Reproduce only this span: the line containing "base = trophy_base(parts)", the line containing "points = [vertex.co", and every line between them, all exactly as given.

— BEGIN —

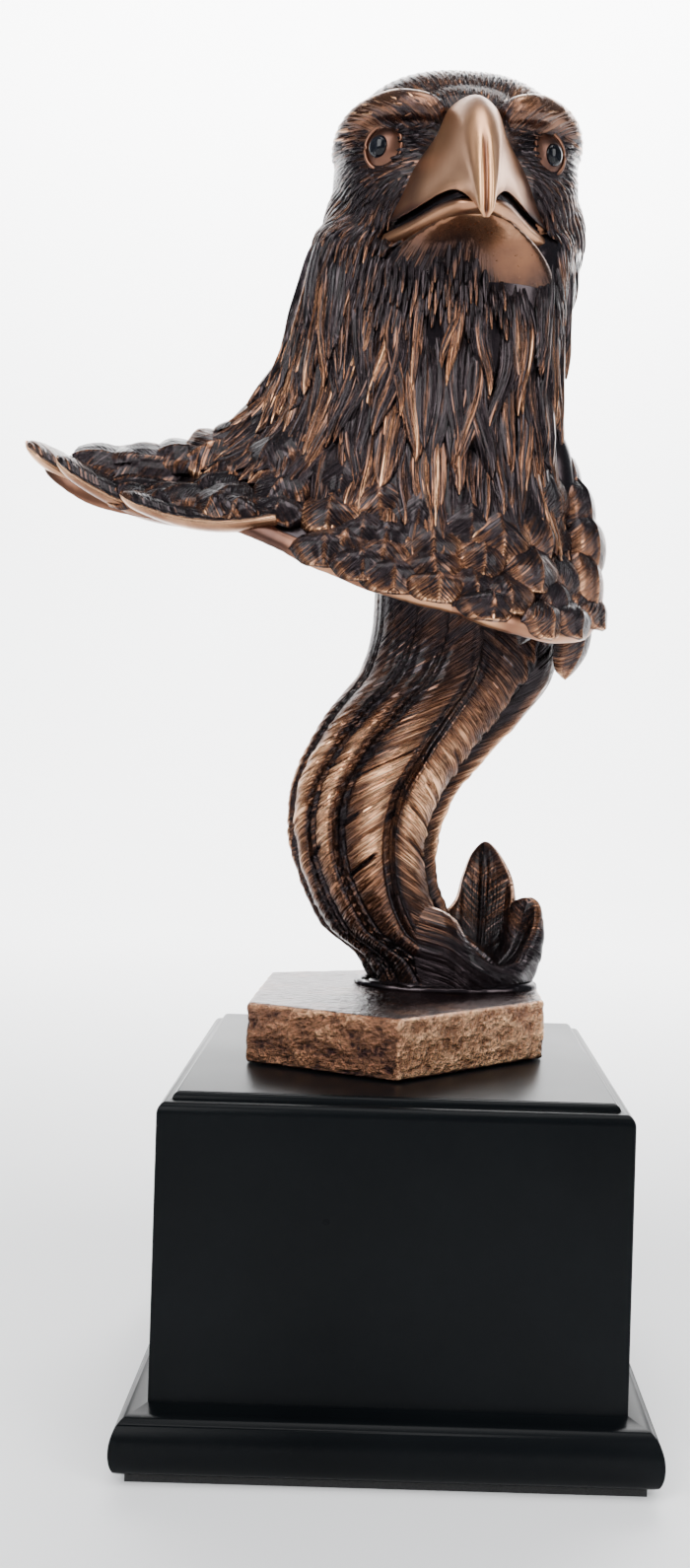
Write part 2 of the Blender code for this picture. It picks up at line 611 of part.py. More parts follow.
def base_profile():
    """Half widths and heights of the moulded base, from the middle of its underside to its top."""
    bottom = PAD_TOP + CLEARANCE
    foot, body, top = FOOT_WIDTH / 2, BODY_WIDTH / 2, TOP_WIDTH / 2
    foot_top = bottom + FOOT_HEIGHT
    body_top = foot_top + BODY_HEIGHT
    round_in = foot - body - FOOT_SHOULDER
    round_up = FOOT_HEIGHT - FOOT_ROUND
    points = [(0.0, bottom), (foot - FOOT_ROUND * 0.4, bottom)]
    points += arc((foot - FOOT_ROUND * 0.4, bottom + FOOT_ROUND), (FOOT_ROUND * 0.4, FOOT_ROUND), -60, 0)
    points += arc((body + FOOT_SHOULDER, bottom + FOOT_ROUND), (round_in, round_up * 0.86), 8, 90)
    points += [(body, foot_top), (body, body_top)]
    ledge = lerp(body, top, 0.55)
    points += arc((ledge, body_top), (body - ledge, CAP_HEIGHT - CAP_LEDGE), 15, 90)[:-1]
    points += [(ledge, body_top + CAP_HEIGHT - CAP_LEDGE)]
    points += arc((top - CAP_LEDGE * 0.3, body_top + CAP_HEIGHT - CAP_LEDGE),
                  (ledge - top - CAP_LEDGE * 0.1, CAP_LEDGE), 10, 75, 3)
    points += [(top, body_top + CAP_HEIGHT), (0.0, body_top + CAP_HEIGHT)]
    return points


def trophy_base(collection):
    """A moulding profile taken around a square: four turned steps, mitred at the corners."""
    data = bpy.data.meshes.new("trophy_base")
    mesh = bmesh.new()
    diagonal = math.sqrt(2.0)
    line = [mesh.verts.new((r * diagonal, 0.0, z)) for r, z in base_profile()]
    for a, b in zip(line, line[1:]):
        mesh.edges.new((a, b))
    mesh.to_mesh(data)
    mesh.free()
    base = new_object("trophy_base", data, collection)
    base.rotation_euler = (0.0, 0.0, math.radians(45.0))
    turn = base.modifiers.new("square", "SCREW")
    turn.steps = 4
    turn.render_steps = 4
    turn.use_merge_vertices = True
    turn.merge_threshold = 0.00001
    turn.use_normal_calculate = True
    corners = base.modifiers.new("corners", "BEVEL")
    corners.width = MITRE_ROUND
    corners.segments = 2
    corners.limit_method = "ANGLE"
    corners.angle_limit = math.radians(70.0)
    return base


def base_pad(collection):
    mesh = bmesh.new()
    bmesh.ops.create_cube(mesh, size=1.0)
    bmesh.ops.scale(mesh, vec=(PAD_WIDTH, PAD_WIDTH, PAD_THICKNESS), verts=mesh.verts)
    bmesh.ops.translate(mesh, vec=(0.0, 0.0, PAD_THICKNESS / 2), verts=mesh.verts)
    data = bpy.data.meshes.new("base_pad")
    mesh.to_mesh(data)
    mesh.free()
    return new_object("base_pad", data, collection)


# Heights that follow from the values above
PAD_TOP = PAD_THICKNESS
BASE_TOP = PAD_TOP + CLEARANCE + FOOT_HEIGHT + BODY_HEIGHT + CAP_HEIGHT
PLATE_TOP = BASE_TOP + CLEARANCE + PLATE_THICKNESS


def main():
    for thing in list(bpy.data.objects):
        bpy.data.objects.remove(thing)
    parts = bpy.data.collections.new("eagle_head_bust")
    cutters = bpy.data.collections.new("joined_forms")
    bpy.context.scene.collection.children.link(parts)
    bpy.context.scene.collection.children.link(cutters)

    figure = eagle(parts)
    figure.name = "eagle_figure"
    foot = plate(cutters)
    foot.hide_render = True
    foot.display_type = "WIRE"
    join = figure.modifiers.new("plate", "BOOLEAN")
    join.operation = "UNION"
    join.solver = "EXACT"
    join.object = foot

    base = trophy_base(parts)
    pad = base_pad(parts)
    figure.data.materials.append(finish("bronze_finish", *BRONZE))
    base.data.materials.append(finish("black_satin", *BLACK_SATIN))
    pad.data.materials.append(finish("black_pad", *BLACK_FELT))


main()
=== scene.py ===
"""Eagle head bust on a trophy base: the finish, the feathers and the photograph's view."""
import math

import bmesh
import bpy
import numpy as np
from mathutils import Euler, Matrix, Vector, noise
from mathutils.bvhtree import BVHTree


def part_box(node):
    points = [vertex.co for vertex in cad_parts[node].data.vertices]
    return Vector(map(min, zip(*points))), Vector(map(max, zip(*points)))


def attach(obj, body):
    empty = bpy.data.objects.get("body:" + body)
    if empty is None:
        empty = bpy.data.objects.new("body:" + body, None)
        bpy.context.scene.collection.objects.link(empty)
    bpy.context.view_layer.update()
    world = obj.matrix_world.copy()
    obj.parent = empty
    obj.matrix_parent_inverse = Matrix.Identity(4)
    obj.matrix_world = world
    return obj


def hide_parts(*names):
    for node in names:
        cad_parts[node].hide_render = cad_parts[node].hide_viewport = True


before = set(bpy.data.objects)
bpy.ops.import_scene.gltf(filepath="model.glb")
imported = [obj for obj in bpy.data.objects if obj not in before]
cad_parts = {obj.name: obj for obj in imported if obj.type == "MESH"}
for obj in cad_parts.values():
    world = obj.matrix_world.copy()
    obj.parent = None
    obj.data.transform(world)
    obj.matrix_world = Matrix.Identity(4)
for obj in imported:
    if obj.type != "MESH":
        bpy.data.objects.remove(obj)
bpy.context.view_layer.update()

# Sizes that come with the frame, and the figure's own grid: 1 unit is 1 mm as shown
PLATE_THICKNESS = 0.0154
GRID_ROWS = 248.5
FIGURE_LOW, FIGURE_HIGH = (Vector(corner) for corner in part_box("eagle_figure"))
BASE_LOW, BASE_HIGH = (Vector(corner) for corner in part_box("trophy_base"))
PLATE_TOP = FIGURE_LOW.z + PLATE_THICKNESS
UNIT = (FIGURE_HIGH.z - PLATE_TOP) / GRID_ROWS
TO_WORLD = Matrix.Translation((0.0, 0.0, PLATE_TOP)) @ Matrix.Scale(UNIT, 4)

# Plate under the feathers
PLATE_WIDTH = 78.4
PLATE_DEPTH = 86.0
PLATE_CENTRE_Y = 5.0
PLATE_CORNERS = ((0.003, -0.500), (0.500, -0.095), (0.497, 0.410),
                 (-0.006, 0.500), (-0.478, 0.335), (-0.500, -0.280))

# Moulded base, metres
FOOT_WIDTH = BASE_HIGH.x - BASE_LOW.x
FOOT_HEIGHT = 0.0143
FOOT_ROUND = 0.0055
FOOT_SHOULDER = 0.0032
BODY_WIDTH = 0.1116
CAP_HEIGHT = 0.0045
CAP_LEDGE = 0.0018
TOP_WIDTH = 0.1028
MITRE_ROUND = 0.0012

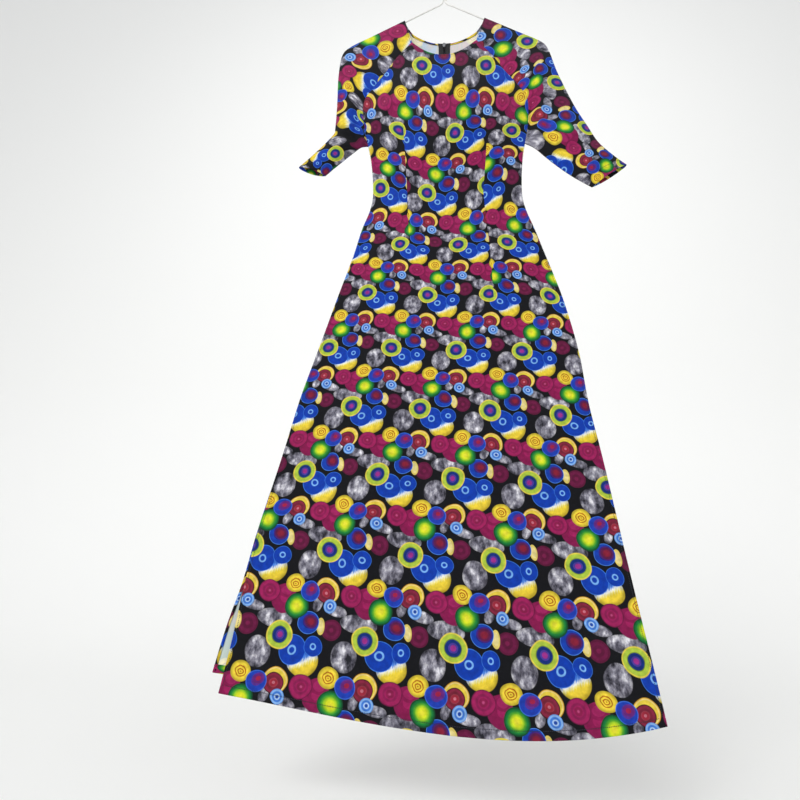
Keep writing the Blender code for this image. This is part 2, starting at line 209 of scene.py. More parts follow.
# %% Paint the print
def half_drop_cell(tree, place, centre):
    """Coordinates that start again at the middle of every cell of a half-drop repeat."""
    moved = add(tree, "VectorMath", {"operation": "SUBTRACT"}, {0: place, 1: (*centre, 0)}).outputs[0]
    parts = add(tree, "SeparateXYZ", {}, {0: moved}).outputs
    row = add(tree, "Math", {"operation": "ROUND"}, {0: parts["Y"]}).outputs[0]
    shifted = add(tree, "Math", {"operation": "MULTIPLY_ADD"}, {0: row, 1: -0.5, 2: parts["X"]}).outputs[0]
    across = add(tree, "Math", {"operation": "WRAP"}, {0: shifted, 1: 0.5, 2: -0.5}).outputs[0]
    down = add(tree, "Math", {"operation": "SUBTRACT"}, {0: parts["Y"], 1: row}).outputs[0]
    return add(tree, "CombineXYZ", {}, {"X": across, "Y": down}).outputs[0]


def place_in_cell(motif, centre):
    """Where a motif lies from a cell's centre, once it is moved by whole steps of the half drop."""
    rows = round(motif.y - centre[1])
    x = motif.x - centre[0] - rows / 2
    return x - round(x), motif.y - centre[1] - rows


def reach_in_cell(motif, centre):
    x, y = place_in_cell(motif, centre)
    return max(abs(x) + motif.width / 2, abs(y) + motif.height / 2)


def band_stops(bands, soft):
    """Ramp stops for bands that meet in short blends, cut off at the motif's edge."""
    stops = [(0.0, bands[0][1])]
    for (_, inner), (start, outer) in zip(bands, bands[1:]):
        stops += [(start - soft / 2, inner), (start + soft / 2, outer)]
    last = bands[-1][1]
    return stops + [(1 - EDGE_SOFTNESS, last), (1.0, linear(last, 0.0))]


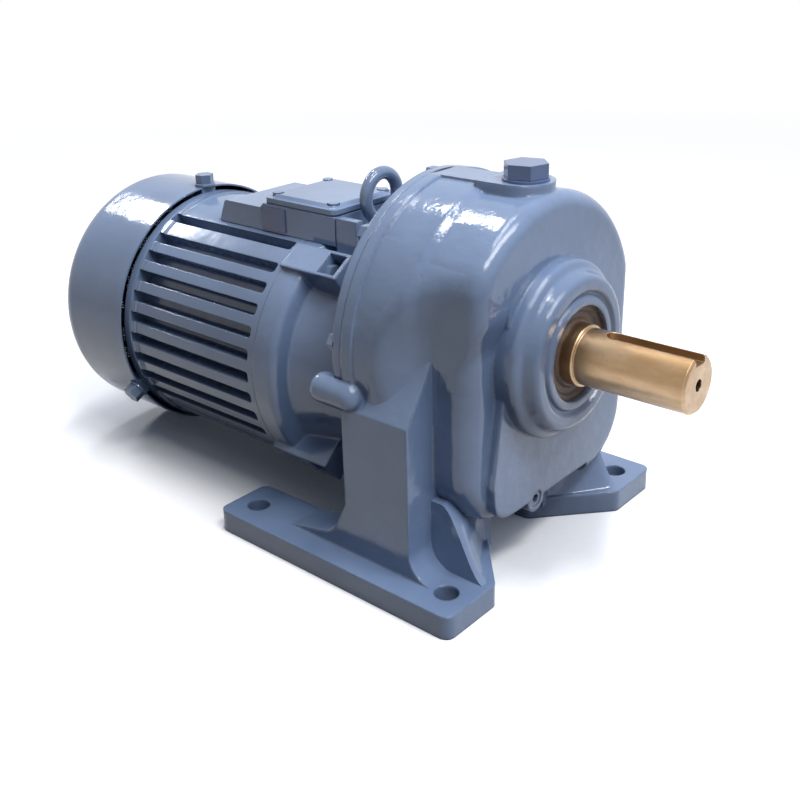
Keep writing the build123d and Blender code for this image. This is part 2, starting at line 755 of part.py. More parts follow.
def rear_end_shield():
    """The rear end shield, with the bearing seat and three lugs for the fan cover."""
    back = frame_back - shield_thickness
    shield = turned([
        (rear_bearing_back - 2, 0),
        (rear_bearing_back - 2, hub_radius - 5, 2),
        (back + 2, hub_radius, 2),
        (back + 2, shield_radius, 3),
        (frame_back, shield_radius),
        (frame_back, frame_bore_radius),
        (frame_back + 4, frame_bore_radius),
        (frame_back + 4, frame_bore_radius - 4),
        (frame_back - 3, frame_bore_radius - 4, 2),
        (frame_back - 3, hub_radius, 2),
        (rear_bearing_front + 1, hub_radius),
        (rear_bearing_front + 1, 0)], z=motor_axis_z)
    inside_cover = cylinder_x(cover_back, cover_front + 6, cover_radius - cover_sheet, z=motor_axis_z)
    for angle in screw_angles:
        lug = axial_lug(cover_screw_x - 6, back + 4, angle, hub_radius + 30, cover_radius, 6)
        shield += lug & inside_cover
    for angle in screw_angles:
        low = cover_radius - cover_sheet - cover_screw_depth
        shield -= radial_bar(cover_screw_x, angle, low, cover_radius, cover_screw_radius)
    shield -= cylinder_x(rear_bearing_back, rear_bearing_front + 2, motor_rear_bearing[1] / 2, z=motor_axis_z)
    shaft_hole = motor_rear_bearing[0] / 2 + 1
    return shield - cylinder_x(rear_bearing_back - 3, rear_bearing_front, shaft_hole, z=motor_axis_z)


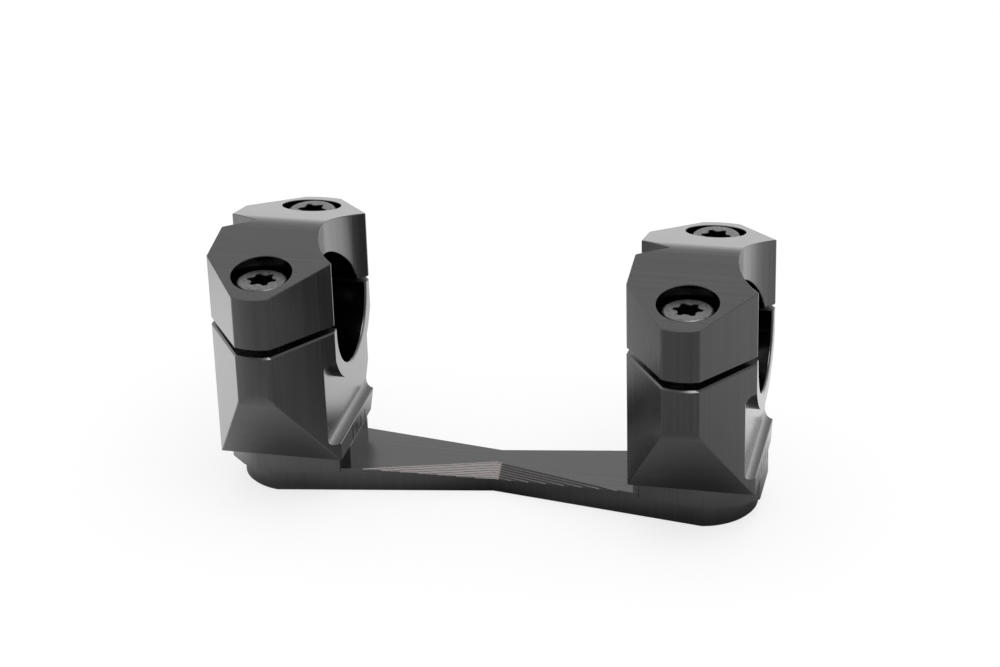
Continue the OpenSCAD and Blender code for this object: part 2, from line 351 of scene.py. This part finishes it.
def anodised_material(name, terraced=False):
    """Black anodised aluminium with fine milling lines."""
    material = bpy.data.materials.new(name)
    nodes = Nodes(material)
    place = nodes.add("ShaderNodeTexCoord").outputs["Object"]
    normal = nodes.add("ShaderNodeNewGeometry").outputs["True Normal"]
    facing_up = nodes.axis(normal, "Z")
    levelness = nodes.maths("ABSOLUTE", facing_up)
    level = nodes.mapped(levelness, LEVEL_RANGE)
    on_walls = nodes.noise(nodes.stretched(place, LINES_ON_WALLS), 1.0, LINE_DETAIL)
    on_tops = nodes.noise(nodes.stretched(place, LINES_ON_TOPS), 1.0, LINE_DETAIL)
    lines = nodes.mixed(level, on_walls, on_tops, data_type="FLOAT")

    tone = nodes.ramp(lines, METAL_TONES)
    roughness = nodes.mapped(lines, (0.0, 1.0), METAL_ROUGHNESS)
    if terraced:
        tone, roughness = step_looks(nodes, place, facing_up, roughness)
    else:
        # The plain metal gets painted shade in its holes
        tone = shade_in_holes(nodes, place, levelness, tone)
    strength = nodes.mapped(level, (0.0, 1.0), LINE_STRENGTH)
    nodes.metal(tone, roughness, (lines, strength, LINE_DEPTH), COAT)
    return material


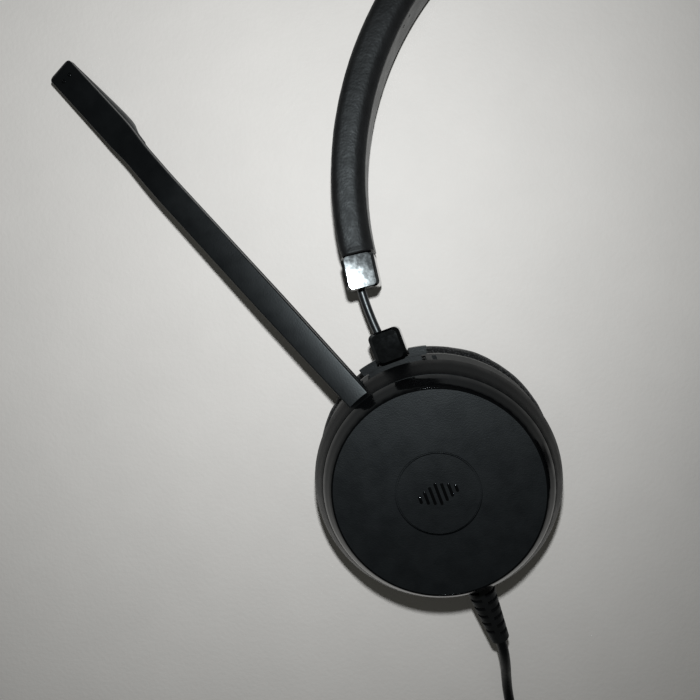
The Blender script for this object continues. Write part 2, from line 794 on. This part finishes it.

— END —

Solution below
    base = trophy_base(parts)
    pad = base_pad(parts)
    figure.data.materials.append(finish("bronze_finish", *BRONZE))
    base.data.materials.append(finish("black_satin", *BLACK_SATIN))
    pad.data.materials.append(finish("black_pad", *BLACK_FELT))


main()
=== scene.py ===
"""Eagle head bust on a trophy base: the finish, the feathers and the photograph's view."""
import math

import bmesh
import bpy
import numpy as np
from mathutils import Euler, Matrix, Vector, noise
from mathutils.bvhtree import BVHTree


def part_box(node):
    points = [vertex.co for vertex in cad_parts[node].data.vertices]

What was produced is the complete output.